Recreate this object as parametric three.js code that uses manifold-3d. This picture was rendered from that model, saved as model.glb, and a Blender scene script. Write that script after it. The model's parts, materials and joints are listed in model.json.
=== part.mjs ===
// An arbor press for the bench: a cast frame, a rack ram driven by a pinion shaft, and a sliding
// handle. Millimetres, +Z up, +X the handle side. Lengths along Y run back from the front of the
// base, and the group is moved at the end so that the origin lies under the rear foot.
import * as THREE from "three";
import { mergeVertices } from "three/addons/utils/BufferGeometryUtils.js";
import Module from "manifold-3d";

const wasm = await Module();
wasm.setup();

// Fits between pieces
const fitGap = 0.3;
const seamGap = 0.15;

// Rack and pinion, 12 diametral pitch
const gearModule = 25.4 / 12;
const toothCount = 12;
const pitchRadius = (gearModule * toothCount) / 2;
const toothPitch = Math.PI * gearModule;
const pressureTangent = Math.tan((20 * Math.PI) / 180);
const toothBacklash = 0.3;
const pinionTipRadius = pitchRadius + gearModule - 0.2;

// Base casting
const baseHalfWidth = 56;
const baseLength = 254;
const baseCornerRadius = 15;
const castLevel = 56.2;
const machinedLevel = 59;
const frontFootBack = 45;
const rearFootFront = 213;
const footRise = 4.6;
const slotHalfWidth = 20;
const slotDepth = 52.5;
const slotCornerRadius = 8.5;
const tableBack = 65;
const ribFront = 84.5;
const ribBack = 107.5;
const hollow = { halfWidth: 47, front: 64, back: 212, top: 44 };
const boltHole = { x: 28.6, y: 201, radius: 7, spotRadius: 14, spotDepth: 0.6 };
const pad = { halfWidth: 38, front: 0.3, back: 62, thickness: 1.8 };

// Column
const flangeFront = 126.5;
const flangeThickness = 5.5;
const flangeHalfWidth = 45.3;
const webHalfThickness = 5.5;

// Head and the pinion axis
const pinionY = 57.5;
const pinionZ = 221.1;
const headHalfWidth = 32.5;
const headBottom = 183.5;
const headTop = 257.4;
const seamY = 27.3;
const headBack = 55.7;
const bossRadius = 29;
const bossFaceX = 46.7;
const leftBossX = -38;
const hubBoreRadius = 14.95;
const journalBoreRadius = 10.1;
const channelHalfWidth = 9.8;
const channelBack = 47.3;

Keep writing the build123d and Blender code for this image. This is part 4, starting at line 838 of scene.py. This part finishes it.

::::::

* SET TASK *
Would you write down every record again, exactly?

* REPLY *
Recreate this object as parametric three.js code that uses manifold-3d. This picture was rendered from that model, saved as model.glb, and a Blender scene script. Write that script after it. The model's parts, materials and joints are listed in model.json.
=== part.mjs ===
// An arbor press for the bench: a cast frame, a rack ram driven by a pinion shaft, and a sliding
// handle. Millimetres, +Z up, +X the handle side. Lengths along Y run back from the front of the
// base, and the group is moved at the end so that the origin lies under the rear foot.
import * as THREE from "three";
import { mergeVertices } from "three/addons/utils/BufferGeometryUtils.js";
import Module from "manifold-3d";

const wasm = await Module();
wasm.setup();

// Fits between pieces
const fitGap = 0.3;
const seamGap = 0.15;

// Rack and pinion, 12 diametral pitch
const gearModule = 25.4 / 12;
const toothCount = 12;
const pitchRadius = (gearModule * toothCount) / 2;
const toothPitch = Math.PI * gearModule;
const pressureTangent = Math.tan((20 * Math.PI) / 180);
const toothBacklash = 0.3;
const pinionTipRadius = pitchRadius + gearModule - 0.2;

// Base casting
const baseHalfWidth = 56;
const baseLength = 254;
const baseCornerRadius = 15;
const castLevel = 56.2;
const machinedLevel = 59;
const frontFootBack = 45;
const rearFootFront = 213;
const footRise = 4.6;
const slotHalfWidth = 20;
const slotDepth = 52.5;
const slotCornerRadius = 8.5;
const tableBack = 65;
const ribFront = 84.5;
const ribBack = 107.5;
const hollow = { halfWidth: 47, front: 64, back: 212, top: 44 };
const boltHole = { x: 28.6, y: 201, radius: 7, spotRadius: 14, spotDepth: 0.6 };
const pad = { halfWidth: 38, front: 0.3, back: 62, thickness: 1.8 };

// Column
const flangeFront = 126.5;
const flangeThickness = 5.5;
const flangeHalfWidth = 45.3;
const webHalfThickness = 5.5;

// Head and the pinion axis
const pinionY = 57.5;
const pinionZ = 221.1;
const headHalfWidth = 32.5;
const headBottom = 183.5;
const headTop = 257.4;
const seamY = 27.3;
const headBack = 55.7;
const bossRadius = 29;
const bossFaceX = 46.7;
const leftBossX = -38;
const hubBoreRadius = 14.95;
const journalBoreRadius = 10.1;
const channelHalfWidth = 9.8;
const channelBack = 47.3;

Keep writing the build123d and Blender code for this image. This is part 4, starting at line 838 of scene.py. This part finishes it.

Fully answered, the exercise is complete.